[WHAT YOU WILL DO]
Take every line from the listing below that contains "hinge".

[DATA]
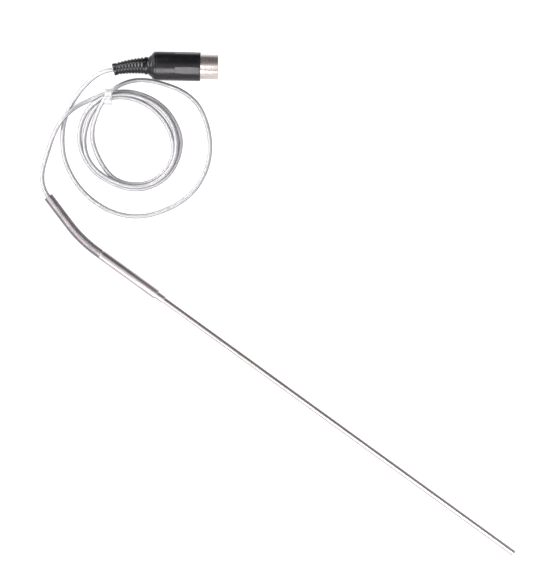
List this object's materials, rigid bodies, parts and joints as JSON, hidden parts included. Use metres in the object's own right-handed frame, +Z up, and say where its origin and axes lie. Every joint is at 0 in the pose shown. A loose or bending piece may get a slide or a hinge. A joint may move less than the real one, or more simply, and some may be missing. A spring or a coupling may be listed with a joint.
{
  "type": "thermocouple",
  "caption": "Plug-in probe: thin straight metal sheath, sleeve and relief spring, a braided cord tied in a coil, and a round keyed pin plug with a ribbed boot.",
  "frame": {"origin": "on the sheath's axis at the shoulder, where the collar ends and the bare sheath starts", "axes": "+X along the sheath to its tip, +Z up from the surface that the part lies on, +Y to the side that the cord lies on"},
  "size_m": [0.3313, 0.1247, 0.0153],
  "materials": {
    "stainless_steel": "fine drawn satin",
    "spring_steel": "close wound, bright drawn",
    "magnesium_oxide": "compacted white ceramic powder",
    "nickel_chromium": "drawn wire",
    "nickel_aluminium": "drawn wire",
    "potting_resin": "cast resin",
    "tinned_copper": "tinned",
    "copper_alloy": "bright drawn",
    "braided_cord": "silver-white braid",
    "natural_nylon": "translucent natural nylon",
    "boot_pvc": "glossy moulded",
    "plug_plastic": "satin moulded",
    "nickel_plate": "bright nickel",
    "tinned_steel": "tinned",
    "insert_plastic": "moulded",
    "core_insulation": "extruded",
    "solder": "dull solder",
    "pin_plate": "silver-plated brass"
  },
  "bodies": {
    "probe": {"sheath_tube": "stainless_steel", "tip_weld_cap": "stainless_steel", "mineral_insulation": "magnesium_oxide", "thermoelement_positive": "nickel_chromium", "thermoelement_negative": "nickel_aluminium", "hot_junction": "nickel_chromium", "reducer_collar": "stainless_steel", "transition_sleeve": "stainless_steel", "potting_compound": "potting_resin", "splice_crimp_positive": "tinned_copper", "splice_crimp_negative": "tinned_copper", "lead_conductor_positive": "copper_alloy", "lead_conductor_negative": "copper_alloy", "cord_bush": "stainless_steel", "relief_spring": "spring_steel"},
    "cable": {"cord_in_spring": "braided_cord", "cord_lead_in": "braided_cord", "cord_coil": "braided_cord", "cord_outer_loop": "braided_cord", "tie_strap": "natural_nylon", "tie_head": "natural_nylon", "tie_tail": "natural_nylon"},
    "plug": {"strain_relief_boot": "boot_pvc", "cord_in_plug": "braided_cord", "plug_body": "plug_plastic", "shield_shell": "nickel_plate", "rear_shield_upper": "tinned_steel", "rear_shield_lower": "tinned_steel", "cord_crimp": "tinned_copper", "pin_insert": "insert_plastic", "plug_lead_positive": "core_insulation", "plug_lead_negative": "core_insulation", "solder_joint_positive": "solder", "solder_joint_negative": "solder", "contact_pin_1": "pin_plate", "contact_pin_2": "pin_plate", "contact_pin_3": "pin_plate", "contact_pin_4": "pin_plate", "contact_pin_5": "pin_plate"}
  },
  "joints": [
    {"name": "relief_bend", "type": "hinge", "parent": "probe", "child": "cable", "pos_m": [-0.06, 0.002, 0], "axis": [0, 0, 1], "range_deg": [-30, 45], "stiffness_Nm_per_rad": 0.005, "deforming": ["relief_spring", "cord_in_spring"]},
    {"name": "boot_bend", "type": "hinge", "parent": "cable", "child": "plug", "pos_m": [-0.08642, 0.08919, 0.00505], "axis": [0, 0, 1], "range_deg": [-5, 20], "stiffness_Nm_per_rad": 0.005, "deforming": ["strain_relief_boot", "cord_in_plug"]}
  ]
}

[EXERCISE OUTPUT]
List this object's materials, rigid bodies, parts and joints as JSON, hidden parts included. Use metres in the object's own right-handed frame, +Z up, and say where its origin and axes lie. Every joint is at 0 in the pose shown. A loose or bending piece may get a slide or a hinge. A joint may move less than the real one, or more simply, and some may be missing. A spring or a coupling may be listed with a joint.
    {"name": "relief_bend", "type": "hinge", "parent": "probe", "child": "cable", "pos_m": [-0.06, 0.002, 0], "axis": [0, 0, 1], "range_deg": [-30, 45], "stiffness_Nm_per_rad": 0.005, "deforming": ["relief_spring", "cord_in_spring"]},
    {"name": "boot_bend", "type": "hinge", "parent": "cable", "child": "plug", "pos_m": [-0.08642, 0.08919, 0.00505], "axis": [0, 0, 1], "range_deg": [-5, 20], "stiffness_Nm_per_rad": 0.005, "deforming": ["strain_relief_boot", "cord_in_plug"]}